The problem with that is that “self” is a whole. It’s like a hologram. A hologram’s most fascinating property is the way it stores information about a scene. If a piece of a hologram is broken off, the entire scene is still viewable through the little piece. This happens because the information of the scene is present in every part of the hologram. It is this property of the hologram’s ability to contain the whole within its parts that has made it interesting to theoretical physicists—but I think it has psychological implications as well.

Try as we might, walling off and living with a select few of our broken pieces can never work. Even our tiniest shards contain the information of our entire truth. We cannot escape, or insulate ourselves from our whole truth indefinitely. We will stumble upon it among the fragments again and again.

So, today I begin writing again. I will go to the painful spots. I will experience both revelry and tears. It must be done. Because what is an artist without thoughts and devoid of sensation, but a land of drought with nothing to offer—and all for so much vain toiling at an impossible task.

Musings

The Girl with Strawberry Hair

A true fairy tale by, Maria Blanco
Once upon a time, a long long time ago, lived a forlorn young woman with strawberry hair who but for a toddler and a six-month-old baby, found herself all alone in the world. Her husband had abandoned them.
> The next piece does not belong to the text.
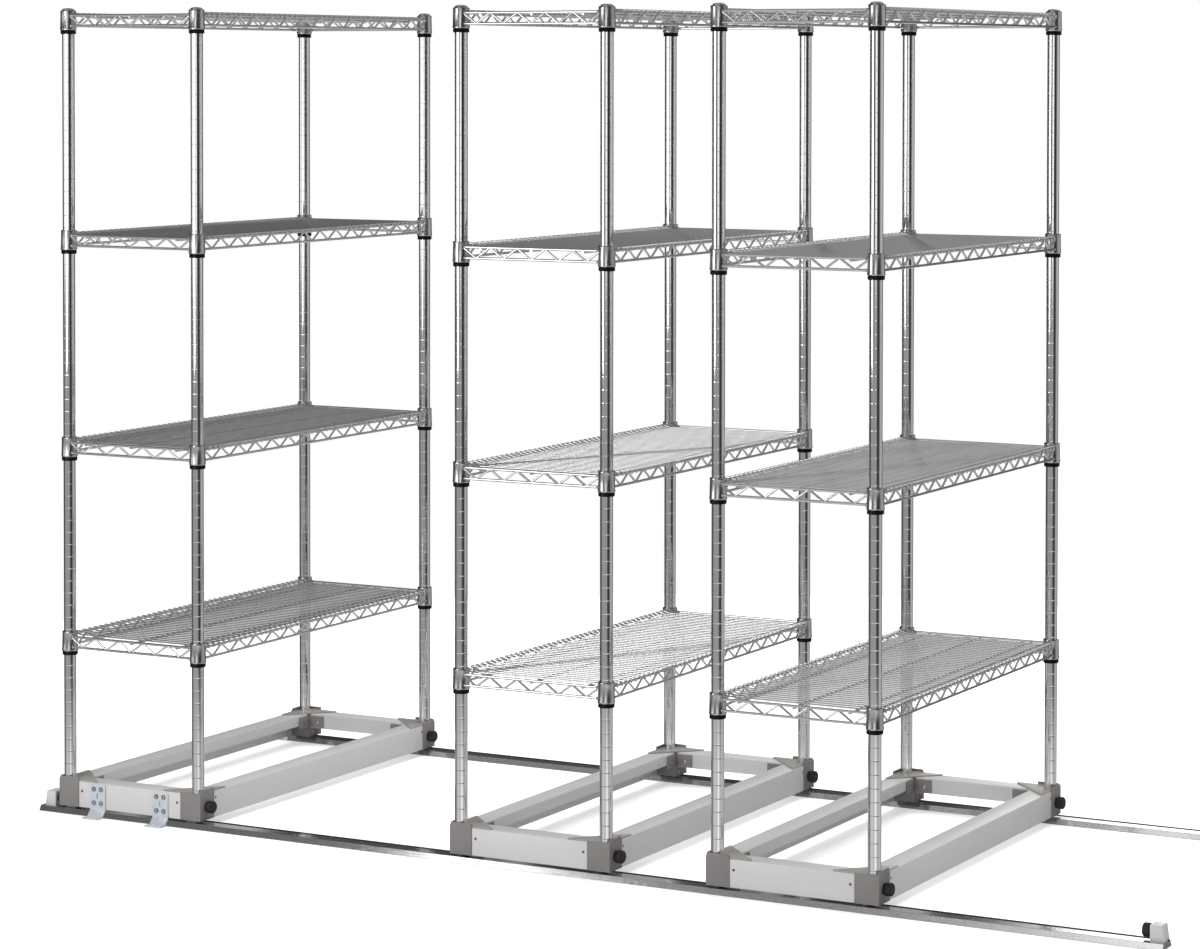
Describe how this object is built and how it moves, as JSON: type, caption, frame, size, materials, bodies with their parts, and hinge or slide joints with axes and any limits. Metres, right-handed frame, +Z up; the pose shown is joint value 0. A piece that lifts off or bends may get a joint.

And winter was approaching. The baby needed shoes to warm his feet, and her little girl had no coat. How would they get by?

She did have a job, but it paid little. Every penny she earned went toward rent, a meager diet, and the fuel required to get her to and from work each day. Yet, even as bleak as things appeared to her, God smiled upon them.

One night after she had prayed with her children and had tucked them safely in bed, she sat on the sofa and reminisced through a small overnight case where she kept a few belongings from another life—a time long before babies, and long long before getting married.

There she found a lovely stone, smoothed to a warm glow from the constant handling of a little boy called Charlie Brown; a precious gift that she never could bear to part with.

There was also a woven afghan kit from Sears & Roebuck, in appalling autumn colors, that she couldn’t bear to contemplate—but neither could she consider tossing it. How wasteful would that be? Besides, the materials in the kit might be useful one day. In dire times, one never knows.

And look! There was a luxuriously soft rabbit’s pelt. Many years before, the grandfather of a boyfriend had given it to her. But not before teaching her how to skin her own rabbit and stretch its pelt for drying. He was a wonderfully wise and kind old man; a farmer of cotton and veggies, a keeper of cattle and chickens, and the unwitting adoptee of a mated pair of peafowl. Special.

Her mind drifted further back—to a time of endless summers. Before boyfriends, before her family had settled down. She thought of the friends she had made while her father was still in the Army. There were the Fohls who were the closest thing to family you can know when you’re a five-year-old military dependent living far far away from that place your parents keep referring to as home.

“Aunt Ruby” Fohl was a magical being! She could even take a little ball of yarn in her hands and transform it into a Christmas stocking right before your eyes. But the young woman never did get to learn the magic from her Aunt Ruby. Her dad had gotten orders for Korea, and they would have to move again.

As she wistfully numbered all the friends who remained ever in her heart but were long gone none-the-less, the young woman recalled a week during the summer of her eighth year. Surely God had smiled down upon her that week.

A young military couple had moved into the duplex next door; a GI who had married a woman with a charming accent while stationed in Germany. They also had a toddler and a newborn baby, and in the afternoons this woman would sit under the trees in the shade and crochet while her babies slept. She had the magic too, just like Aunt Ruby before her.

She strained to remember their names, but couldn’t anymore. It was a little bit of an unusual situation, because the family only lived there for two weeks before the fellow got orders for Viet Nam and they moved away. Yet, in just those few days, this gentle woman taught a girl with strawberry hair how to crochet and how to knit as well.

As the sweet remembrance of that brief time washed over her and the young woman reached to close her little case of oddments and treasures, she was suddenly struck by the realization that she had already been given every thing she ever needed.

That very evening she began fashioning a little turban cap and a fur collared coat for her daughter, and two fat pair of warm booties for her baby boy—all, in the happiest of autumn colors. God had smiled again, and all was right in the world.